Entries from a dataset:
◆ ◆ ◆ ◆

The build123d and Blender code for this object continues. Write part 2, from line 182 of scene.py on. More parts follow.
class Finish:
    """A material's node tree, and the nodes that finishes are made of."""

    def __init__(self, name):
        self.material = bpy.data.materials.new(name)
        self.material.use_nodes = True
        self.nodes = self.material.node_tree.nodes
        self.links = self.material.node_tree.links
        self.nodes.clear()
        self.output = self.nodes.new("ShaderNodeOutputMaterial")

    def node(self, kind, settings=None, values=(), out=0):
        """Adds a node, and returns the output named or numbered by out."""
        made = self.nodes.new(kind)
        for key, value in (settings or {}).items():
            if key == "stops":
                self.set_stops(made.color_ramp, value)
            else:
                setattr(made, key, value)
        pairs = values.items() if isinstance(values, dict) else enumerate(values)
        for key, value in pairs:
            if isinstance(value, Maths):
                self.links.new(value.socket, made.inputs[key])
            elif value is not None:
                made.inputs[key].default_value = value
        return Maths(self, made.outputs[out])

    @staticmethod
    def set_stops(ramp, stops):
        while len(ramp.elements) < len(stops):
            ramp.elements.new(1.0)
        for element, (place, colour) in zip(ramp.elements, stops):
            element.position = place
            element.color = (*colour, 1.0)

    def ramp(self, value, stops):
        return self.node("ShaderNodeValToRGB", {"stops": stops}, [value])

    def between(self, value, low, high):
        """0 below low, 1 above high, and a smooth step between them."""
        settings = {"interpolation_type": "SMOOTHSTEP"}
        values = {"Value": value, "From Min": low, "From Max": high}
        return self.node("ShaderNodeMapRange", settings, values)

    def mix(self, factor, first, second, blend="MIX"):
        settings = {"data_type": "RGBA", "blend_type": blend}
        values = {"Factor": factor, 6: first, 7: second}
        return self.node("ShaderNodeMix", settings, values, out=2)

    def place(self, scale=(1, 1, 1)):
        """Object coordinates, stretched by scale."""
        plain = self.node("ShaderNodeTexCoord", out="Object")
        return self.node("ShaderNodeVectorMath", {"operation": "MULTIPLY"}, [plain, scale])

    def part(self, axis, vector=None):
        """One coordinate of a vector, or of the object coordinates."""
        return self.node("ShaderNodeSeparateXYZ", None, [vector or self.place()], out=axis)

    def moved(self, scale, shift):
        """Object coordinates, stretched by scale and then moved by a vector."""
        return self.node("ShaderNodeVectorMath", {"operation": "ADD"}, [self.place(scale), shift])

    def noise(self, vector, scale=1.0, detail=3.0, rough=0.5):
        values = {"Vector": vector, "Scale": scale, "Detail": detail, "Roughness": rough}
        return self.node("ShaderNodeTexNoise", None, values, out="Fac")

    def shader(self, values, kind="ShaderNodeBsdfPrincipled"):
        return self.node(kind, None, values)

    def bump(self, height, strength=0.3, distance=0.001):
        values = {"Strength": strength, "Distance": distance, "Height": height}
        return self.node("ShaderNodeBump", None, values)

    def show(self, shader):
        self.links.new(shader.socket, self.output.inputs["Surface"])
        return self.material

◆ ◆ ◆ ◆

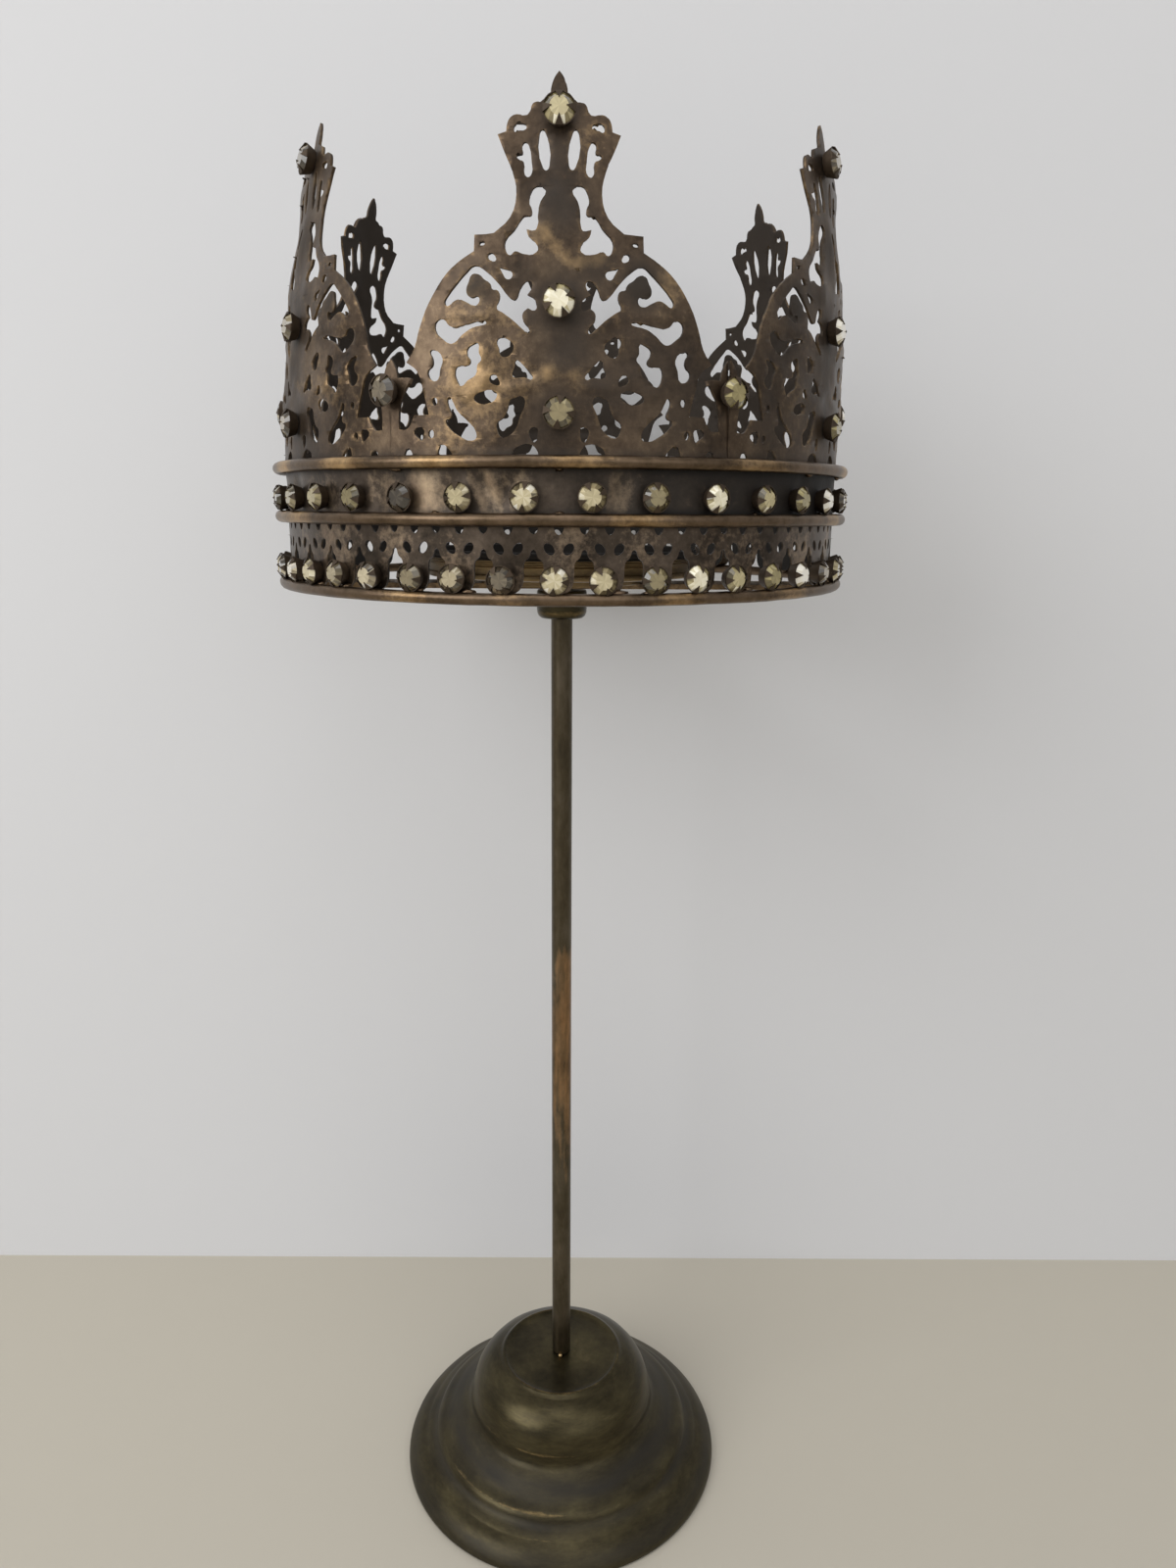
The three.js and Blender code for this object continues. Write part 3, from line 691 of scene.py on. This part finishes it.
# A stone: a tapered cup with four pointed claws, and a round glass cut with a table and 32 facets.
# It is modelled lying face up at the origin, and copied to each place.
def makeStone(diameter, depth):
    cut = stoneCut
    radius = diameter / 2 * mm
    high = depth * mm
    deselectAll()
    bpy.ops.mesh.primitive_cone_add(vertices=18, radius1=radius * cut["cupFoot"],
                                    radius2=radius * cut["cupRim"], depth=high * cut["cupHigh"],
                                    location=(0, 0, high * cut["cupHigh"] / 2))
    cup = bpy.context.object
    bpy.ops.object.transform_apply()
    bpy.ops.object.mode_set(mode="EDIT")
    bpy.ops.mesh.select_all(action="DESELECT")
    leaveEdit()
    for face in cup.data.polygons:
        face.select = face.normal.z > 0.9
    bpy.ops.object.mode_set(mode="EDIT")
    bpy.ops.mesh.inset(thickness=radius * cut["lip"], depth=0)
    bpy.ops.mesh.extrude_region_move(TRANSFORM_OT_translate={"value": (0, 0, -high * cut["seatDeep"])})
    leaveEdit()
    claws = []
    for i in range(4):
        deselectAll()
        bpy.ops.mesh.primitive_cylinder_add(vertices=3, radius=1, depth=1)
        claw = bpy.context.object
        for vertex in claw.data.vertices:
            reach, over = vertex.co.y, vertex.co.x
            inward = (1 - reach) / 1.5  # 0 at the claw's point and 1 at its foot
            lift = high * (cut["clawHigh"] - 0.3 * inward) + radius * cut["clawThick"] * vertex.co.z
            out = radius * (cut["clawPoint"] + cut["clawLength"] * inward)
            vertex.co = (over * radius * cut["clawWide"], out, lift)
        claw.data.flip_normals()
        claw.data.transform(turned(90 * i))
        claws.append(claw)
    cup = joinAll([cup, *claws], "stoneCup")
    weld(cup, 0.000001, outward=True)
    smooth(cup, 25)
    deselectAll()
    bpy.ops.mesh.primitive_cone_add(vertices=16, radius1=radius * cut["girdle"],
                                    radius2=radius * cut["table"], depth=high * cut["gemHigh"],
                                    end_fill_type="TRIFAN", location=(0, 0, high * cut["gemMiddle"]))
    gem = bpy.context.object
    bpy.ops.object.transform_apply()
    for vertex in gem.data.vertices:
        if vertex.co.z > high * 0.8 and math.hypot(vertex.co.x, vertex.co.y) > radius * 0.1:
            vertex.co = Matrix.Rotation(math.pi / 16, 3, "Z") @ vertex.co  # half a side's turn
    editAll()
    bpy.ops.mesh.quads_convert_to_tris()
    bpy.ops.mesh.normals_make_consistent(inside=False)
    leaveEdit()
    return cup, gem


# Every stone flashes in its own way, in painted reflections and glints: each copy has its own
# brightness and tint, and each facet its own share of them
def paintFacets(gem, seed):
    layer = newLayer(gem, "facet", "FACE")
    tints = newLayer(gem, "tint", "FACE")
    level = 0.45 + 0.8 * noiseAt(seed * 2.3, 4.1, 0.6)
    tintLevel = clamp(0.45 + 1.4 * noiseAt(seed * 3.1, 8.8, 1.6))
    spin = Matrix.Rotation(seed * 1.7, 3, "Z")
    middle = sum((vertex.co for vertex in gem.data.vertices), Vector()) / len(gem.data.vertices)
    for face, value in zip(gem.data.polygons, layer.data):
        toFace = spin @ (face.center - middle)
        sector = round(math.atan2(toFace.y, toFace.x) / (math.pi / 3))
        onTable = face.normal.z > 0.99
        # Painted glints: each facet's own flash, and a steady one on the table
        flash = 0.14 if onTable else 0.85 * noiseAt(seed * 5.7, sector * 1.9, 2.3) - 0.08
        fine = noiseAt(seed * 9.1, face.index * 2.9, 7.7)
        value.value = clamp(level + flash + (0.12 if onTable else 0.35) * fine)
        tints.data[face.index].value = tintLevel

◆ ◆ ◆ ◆

→ Problem details
Your task is to output exactly the lines from the one with "The build123d and" through the one with "node tree, and", counting both ends.

→ Response to the task
The build123d and Blender code for this object continues. Write part 2, from line 182 of scene.py on. More parts follow.
class Finish:
    """A material's node tree, and the nodes that finishes are made of."""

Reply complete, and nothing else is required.